One Voice, Small Tent
This is not the place to argue the merits (non-existent, in any case) of the two bogus impeachments. Rather it is to force the GOP to act more like the Leninist/Stalinist Democrats and speak with one voice, in the pursuit of a single objective: winning.In these fraught times, “comity” is luxury only congenital losers can afford, and the sooner the party purges itself the better off both it and the country will be. As Barry Goldwater famously offered: “a choice, not an echo.” Now’s the time to take him up on it.

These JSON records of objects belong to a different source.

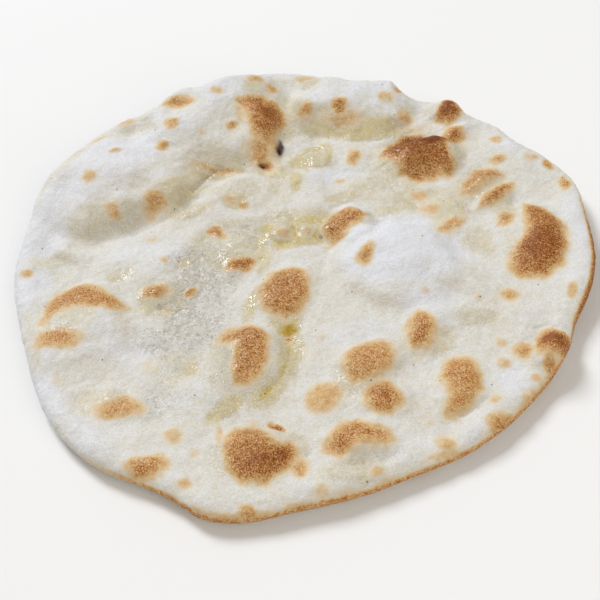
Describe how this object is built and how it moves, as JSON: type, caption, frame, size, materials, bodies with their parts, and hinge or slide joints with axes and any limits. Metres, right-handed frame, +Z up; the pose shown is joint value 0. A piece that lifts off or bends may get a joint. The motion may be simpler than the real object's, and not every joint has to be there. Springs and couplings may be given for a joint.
{
  "type": "naan bread",
  "caption": "Round leavened flatbread with puffed pillows, browned blisters and a rounded edge, lying flat.",
  "frame": {"origin": "middle of the bread's footprint, at the height of its flat underside", "axes": "+Z up through the thickness; +Y towards the far side, where the two long pillows are; +X to the right"},
  "size_m": [0.275, 0.2751, 0.0237],
  "materials": {
    "crust": "baked white dough, matt with a thin butter gloss, browned on the blisters"
  },
  "bodies": {
    "root": {"naan": "crust"}
  },
  "joints": []
}
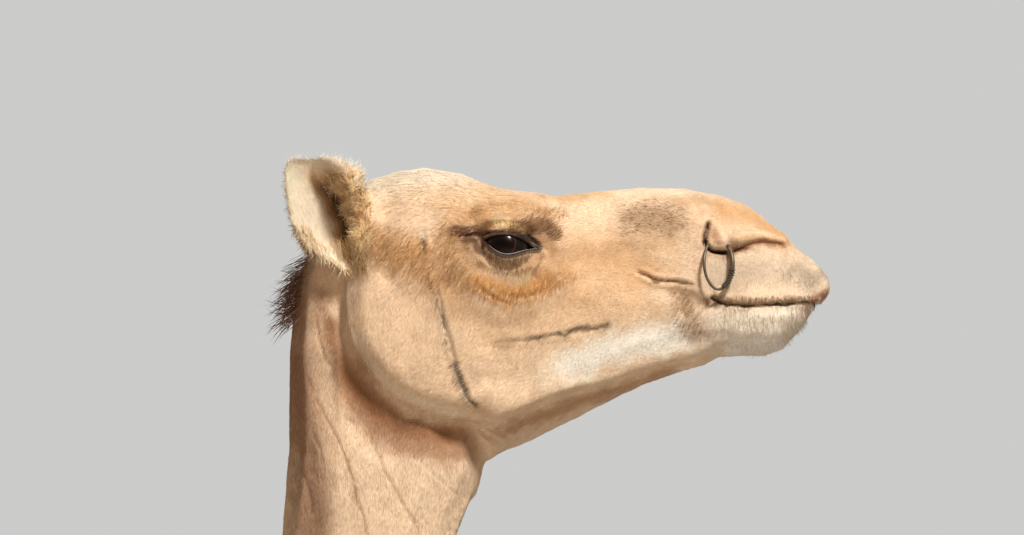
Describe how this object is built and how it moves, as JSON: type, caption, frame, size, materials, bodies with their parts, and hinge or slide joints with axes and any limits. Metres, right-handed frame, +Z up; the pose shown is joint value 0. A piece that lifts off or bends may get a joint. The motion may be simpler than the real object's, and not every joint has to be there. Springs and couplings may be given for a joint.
{
  "type": "standing dromedary camel",
  "caption": "Life-size standing one-humped camel with its head raised and turned straight ahead, a still museum-style animal wearing a thin wire ring in its right nostril.",
  "frame": {"origin": "on the floor under the middle of the animal's length and width", "axes": "+X forward to the muzzle, +Y to the animal's left, +Z up"},
  "size_m": [2.5014, 0.5942, 2.359],
  "materials": {
    "coat": "short pale sandy hair",
    "eye": "wet dark brown",
    "nail": "worn horn",
    "pad": "rough bare callus",
    "ring": "dull weathered wire",
    "winding": "grubby cord"
  },
  "bodies": {
    "root": {"ear_right": "coat", "ear_left": "coat", "head": "coat", "lower_jaw": "coat", "neck_upper": "coat", "neck_middle": "coat", "neck_base": "coat", "hump": "coat", "tail": "coat", "trunk": "coat", "nail_fore_right_outer": "nail", "nail_fore_right_inner": "nail", "foot_fore_right": "coat", "lower_leg_fore_right": "coat", "upper_leg_fore_right": "coat", "nail_fore_left_inner": "nail", "nail_fore_left_outer": "nail", "foot_fore_left": "coat", "lower_leg_fore_left": "coat", "upper_leg_fore_left": "coat", "nail_hind_right_outer": "nail", "nail_hind_right_inner": "nail", "foot_hind_right": "coat", "lower_leg_hind_right": "coat", "upper_leg_hind_right": "coat", "nail_hind_left_inner": "nail", "nail_hind_left_outer": "nail", "foot_hind_left": "coat", "lower_leg_hind_left": "coat", "upper_leg_hind_left": "coat", "eye_right": "eye", "eye_left": "eye", "breast_pad": "pad", "nose_ring": "ring", "ring_winding": "winding"}
  },
  "joints": []
}
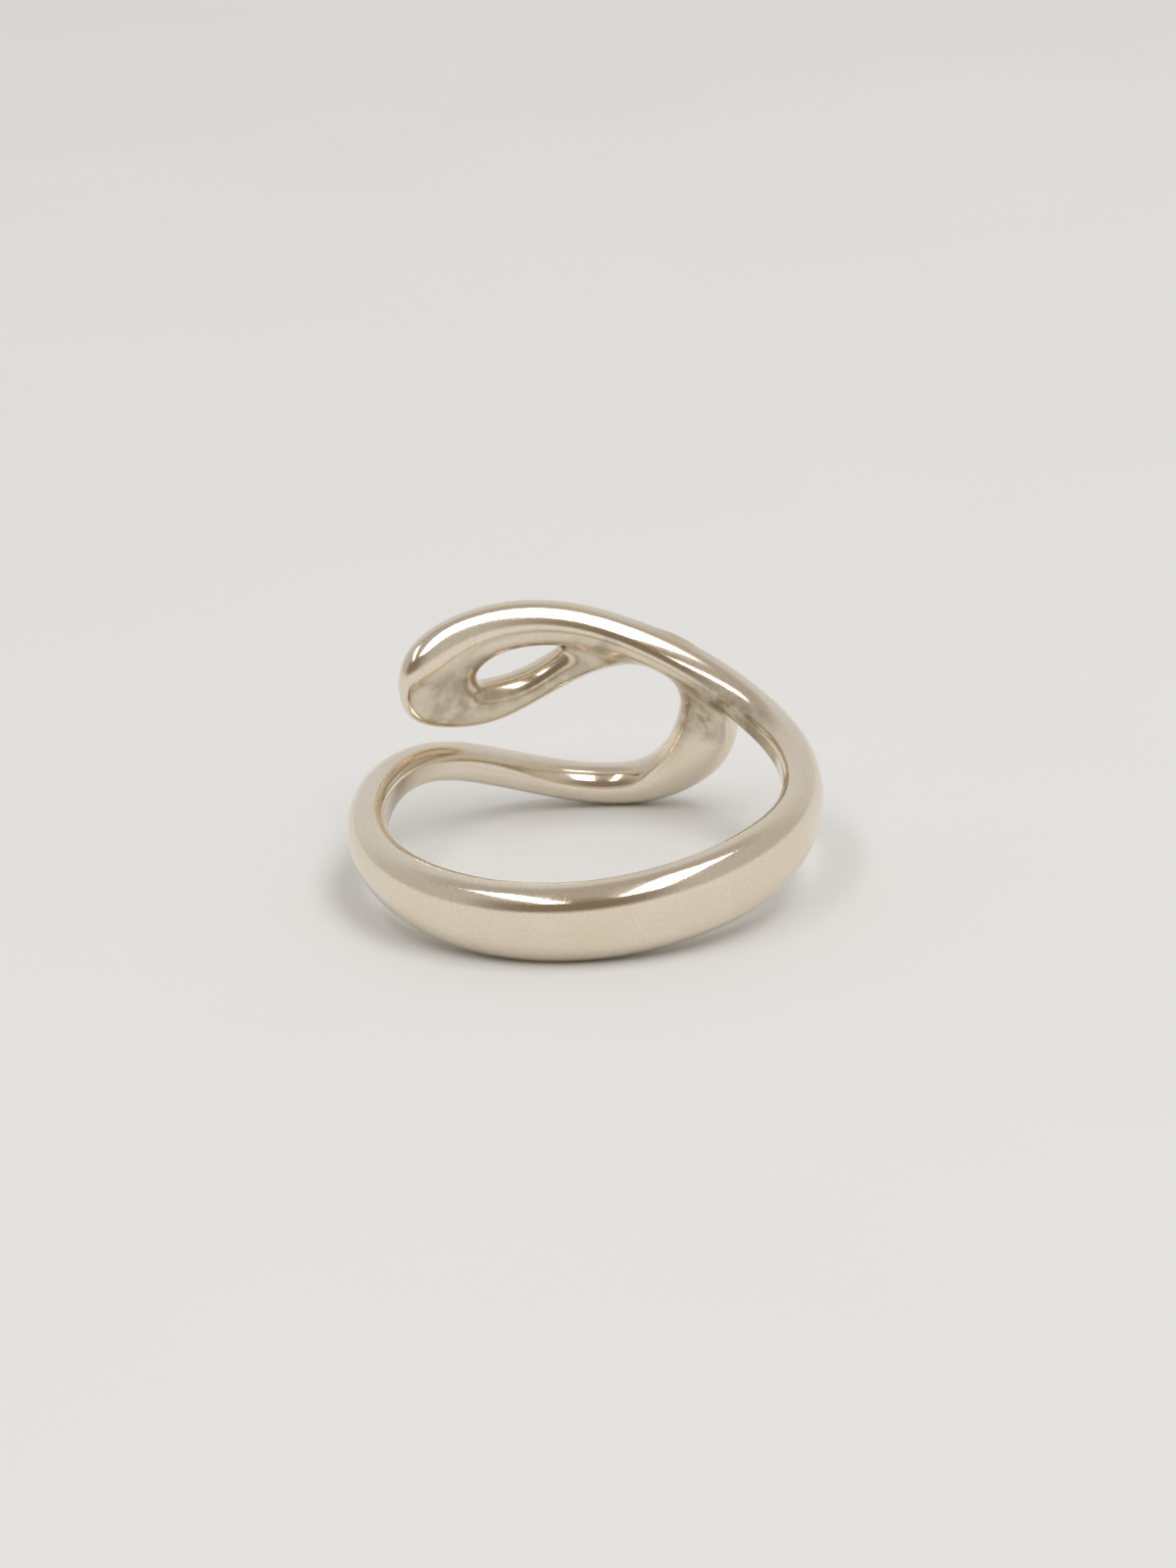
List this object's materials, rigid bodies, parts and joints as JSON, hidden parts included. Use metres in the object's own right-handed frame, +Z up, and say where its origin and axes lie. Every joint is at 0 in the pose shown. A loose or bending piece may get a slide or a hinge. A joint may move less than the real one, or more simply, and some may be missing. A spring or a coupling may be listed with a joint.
{
  "type": "adjustable open wave ring",
  "caption": "Adjustable finger ring of one polished silver strand: a domed shank whose ends cross the head as open waves, one of them closed in a broad loop.",
  "frame": {"origin": "centre of the box of the ring's outline seen from above, on the table that it lies on", "axes": "+Z up; the ring lies on its side with the shank towards -Y and the open wave head towards +Y; the loop end is on the -X side of the head. The finger axis leans from +Z by 11.2 degrees, mostly towards the shank, because the lower wave reaches below the shank."},
  "size_m": [0.02, 0.0212, 0.0101],
  "materials": {
    "polished_silver": "polished"
  },
  "bodies": {
    "root": {"wave_band": "polished_silver"}
  },
  "joints": []
}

That homogeneity has been good enough to win three of the past four presidential elections, and there’s no sign they wish to change, especially now, in the third term of the former Barry Soetero. So ideologically rigid and confident are they that they’ve cheerfully jettisoned their former base, the now-vilified white working class, and have never looked back.
Unlike a GOP which has taken too readily to heart William F. Buckley’s famous “standing athwart history, yelling Stop!” maxim, the Democrats stand for something they call “progress”: fiscal irresponsibility, the collapse of traditional American values and virtues, sexual license, military weakness, cultural pornography, and civilizational fecklessness, all in the name of “diversity,” “tolerance,” and “fairness.”

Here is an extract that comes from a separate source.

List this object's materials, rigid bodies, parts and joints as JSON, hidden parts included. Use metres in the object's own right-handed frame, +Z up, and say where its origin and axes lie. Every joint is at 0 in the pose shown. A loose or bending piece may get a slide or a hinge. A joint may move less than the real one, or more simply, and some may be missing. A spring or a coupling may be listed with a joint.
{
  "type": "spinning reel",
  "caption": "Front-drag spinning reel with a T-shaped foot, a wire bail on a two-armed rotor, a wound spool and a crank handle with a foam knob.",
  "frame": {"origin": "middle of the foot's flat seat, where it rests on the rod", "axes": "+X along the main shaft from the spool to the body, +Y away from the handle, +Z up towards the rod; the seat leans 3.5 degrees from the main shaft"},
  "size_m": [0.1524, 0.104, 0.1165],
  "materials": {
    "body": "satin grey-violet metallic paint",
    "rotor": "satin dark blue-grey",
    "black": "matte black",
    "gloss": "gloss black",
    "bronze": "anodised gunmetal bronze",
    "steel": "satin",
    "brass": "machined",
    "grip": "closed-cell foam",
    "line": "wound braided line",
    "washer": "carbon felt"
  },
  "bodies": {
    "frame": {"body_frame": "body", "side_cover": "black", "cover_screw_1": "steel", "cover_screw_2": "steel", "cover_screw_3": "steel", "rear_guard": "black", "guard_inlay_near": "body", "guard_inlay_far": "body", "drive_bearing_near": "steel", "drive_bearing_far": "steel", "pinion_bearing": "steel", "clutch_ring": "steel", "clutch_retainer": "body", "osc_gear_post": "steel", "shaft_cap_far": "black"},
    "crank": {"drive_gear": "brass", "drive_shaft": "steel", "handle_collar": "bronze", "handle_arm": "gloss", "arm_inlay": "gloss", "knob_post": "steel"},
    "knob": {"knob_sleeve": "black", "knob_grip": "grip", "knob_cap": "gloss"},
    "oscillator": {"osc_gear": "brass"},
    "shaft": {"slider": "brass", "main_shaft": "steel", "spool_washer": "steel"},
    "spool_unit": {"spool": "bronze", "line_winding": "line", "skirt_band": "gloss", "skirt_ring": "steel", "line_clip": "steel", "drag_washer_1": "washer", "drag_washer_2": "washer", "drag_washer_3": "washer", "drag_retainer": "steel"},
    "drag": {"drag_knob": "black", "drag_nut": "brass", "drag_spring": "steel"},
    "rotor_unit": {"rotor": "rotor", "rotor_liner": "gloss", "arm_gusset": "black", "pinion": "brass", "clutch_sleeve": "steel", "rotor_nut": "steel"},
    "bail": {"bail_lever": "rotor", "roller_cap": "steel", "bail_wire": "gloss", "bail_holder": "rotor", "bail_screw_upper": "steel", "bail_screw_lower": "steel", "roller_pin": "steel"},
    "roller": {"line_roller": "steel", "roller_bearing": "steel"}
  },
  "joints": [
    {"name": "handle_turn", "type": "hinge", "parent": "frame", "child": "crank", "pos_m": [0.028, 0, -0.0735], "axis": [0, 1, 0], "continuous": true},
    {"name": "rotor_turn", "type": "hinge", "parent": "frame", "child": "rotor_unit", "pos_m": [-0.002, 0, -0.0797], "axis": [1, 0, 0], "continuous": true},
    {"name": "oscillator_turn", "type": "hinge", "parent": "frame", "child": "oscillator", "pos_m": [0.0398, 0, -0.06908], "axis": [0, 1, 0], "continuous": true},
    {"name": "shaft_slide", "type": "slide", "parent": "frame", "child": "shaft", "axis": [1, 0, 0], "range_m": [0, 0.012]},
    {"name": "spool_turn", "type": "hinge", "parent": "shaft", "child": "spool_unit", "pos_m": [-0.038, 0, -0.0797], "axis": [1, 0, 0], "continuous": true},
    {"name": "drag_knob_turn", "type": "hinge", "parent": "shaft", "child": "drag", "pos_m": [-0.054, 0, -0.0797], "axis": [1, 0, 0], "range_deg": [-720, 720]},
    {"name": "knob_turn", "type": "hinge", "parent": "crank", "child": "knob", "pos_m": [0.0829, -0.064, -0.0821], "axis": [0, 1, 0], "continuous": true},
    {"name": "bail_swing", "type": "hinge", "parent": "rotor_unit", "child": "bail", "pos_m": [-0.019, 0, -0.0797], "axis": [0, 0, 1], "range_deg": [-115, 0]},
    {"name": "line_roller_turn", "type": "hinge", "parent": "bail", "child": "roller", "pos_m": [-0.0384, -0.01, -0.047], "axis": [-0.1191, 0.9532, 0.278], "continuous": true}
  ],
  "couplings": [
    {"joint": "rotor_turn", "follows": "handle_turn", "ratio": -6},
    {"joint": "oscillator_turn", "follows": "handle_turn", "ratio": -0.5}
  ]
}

What does the GOP stand for? The party fought Trump every step of the way, double-crossed him constantly, feebly supported his policy positions, undercut his authority via the media at every opportunity, and otherwise made it clear to the conservative electorate that in the GOP establishment they had an enemy every bit as dangerous as the Democrats.

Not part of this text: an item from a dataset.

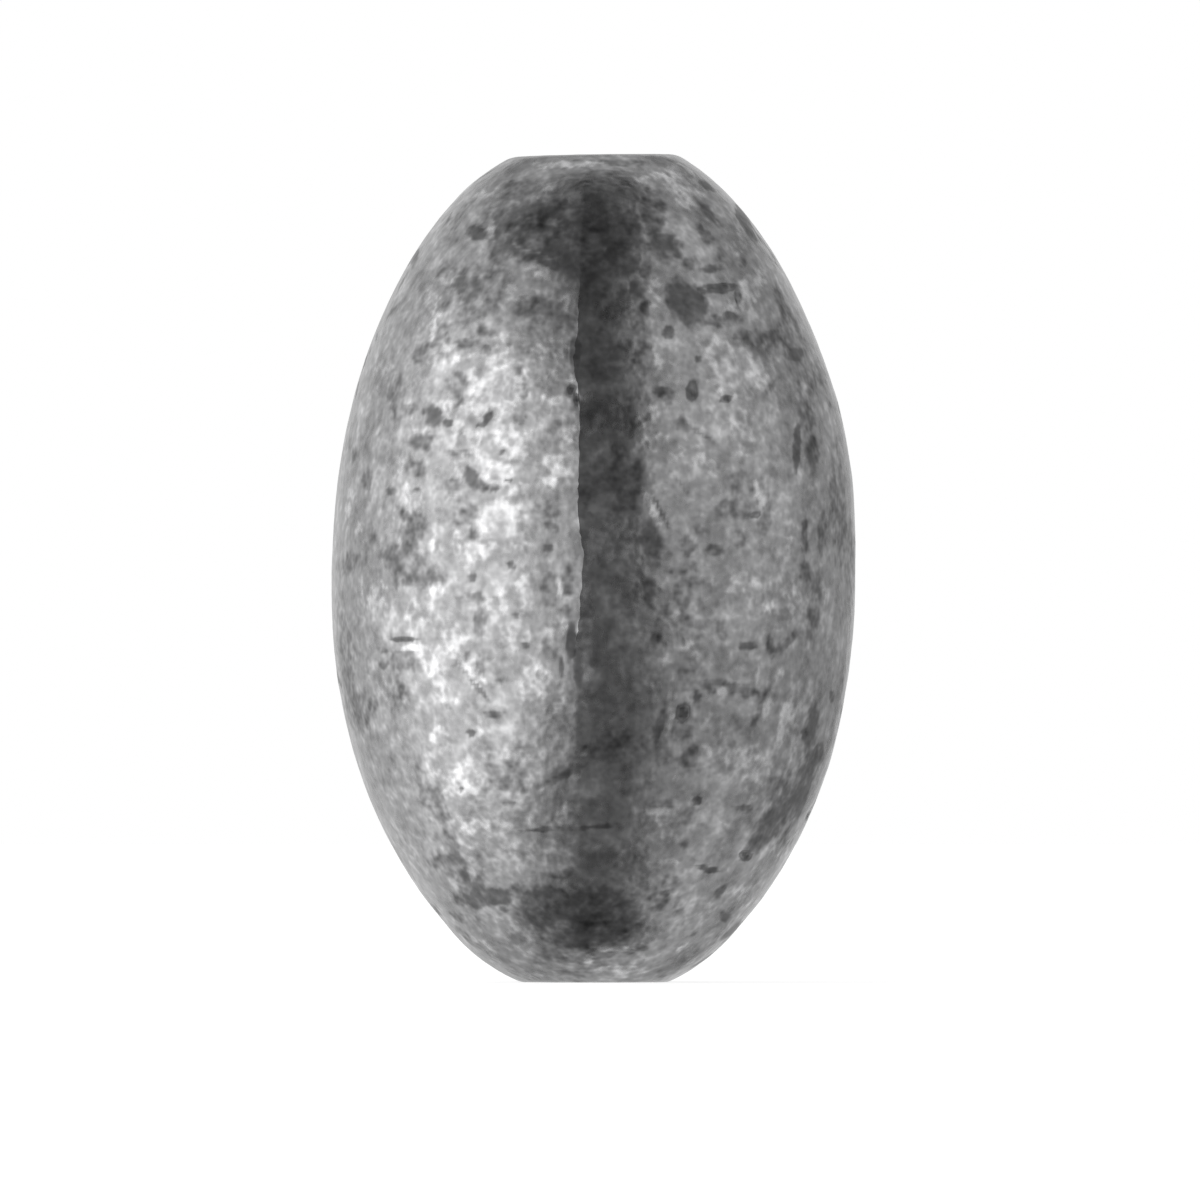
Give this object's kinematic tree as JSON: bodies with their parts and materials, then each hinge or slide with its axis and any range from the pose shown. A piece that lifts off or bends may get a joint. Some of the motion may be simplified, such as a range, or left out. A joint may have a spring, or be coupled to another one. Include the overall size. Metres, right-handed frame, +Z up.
{
  "type": "egg fishing sinker",
  "caption": "Egg-shaped cast lead fishing sinker with flat ends, a fine mould parting line and a brass-lined bore along its axis for the line to run through.",
  "frame": {"origin": "centre of the flat bottom end, on the bore's axis, where the sinker stands", "axes": "+Z up along the bore towards the wider flat end; the front, which the picture shows, faces -Y; the mould's parting plane holds Z and is turned 3.6 degrees from the front towards -X"},
  "size_m": [0.0144, 0.0147, 0.0229],
  "materials": {
    "cast_lead": "cast lead, dull mid grey, mottled, with a soft metallic sheen, fine pits and a sharp parting line",
    "liner_brass": "drawn brass tube, lightly tarnished, with bright worn lips"
  },
  "bodies": {
    "root": {"lead_body": "cast_lead", "bore_liner": "liner_brass"}
  },
  "joints": []
}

Lenin won his counter-revolution against both the Tsar and his fellow radicals, and did so with just a relative handful of followers: Trotsky, Sverdlov, Zinoviev, Kalinin, Bukharin. Together, they delivered the intellectual destabilization of the Tsarist regime, created the conditions for the short-lived Kerensky government in early 1917, and then seized power for themselves later that year. They never had the majority of the Russian people behind them but they had one thing their rivals lacked: a will to power.